Est-ce que une relance économique aiderait à créer la croissance ?
La question de la création de croissance est compliquée. Tout le monde parle de la « croissance » et il me paraît difficile de trouver un homme politique ou un économiste qui ne dit pas qu’il veut que la croissance reparte. Si certains pensent qu’une stimulation keynésienne créerait de la croissance, pour ma part j’ai des doutes.
Une stimulation fiscale implique l’augmentation des dépenses publiques, ce qui creuse le déficit du pays et contribue au problème de la dette souveraine, au moins sur le court terme –ce court terme pouvant s’avérer très long ! Si nous essayons de résoudre le problème de la dette souveraine, cela n’a pas de sens pour moi de l’aggraver. En théorie, la stimulation permet d’augmenter la croissance, ce qui va faire diminuer la dette, mais l’efficacité de cette approche est loin d’être prouvée. À mon avis, un vœu pieux de ce genre est dangereux et une stimulation monétaire serait plus appropriée. Néanmoins, la Banque Centrale Européenne a déjà essayé cette approche dans une certaine mesure, qui n’a pas été très réussie jusqu’à ce jour pour des raisons techniques. Et il y a toujours le risque d’une inflation future.

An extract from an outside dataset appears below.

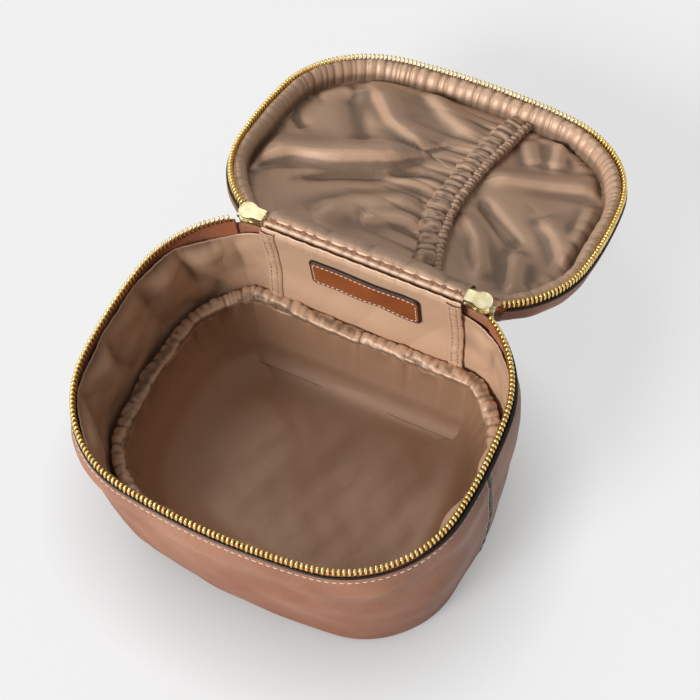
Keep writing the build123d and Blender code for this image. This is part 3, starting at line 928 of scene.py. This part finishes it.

Même si le terme d’austérité fait peur aux gens, il faut prendre des mesures pour réduire la dette publique. Pour le dire simplement, il faudrait contrôler les dépenses du gouvernement et diminuer le déficit, petit à petit, lentement mais sûrement. Des mesures structurelles devraient également être prises pour rétablir la confiance dans les marchés financiers et pour tous les agents économiques, afin de les inciter à investir et à consommer.
Une supervision financière au niveau européen parachèvera cet objectif. Dans l’avancée vers ce type de « système fédéral », cela prendra bien sûr des mois voire des années pour que les dirigeants européens construisent les institutions nécessaires. Néanmoins, ce processus semble être en bonne voie. Espérons que j’aie raison.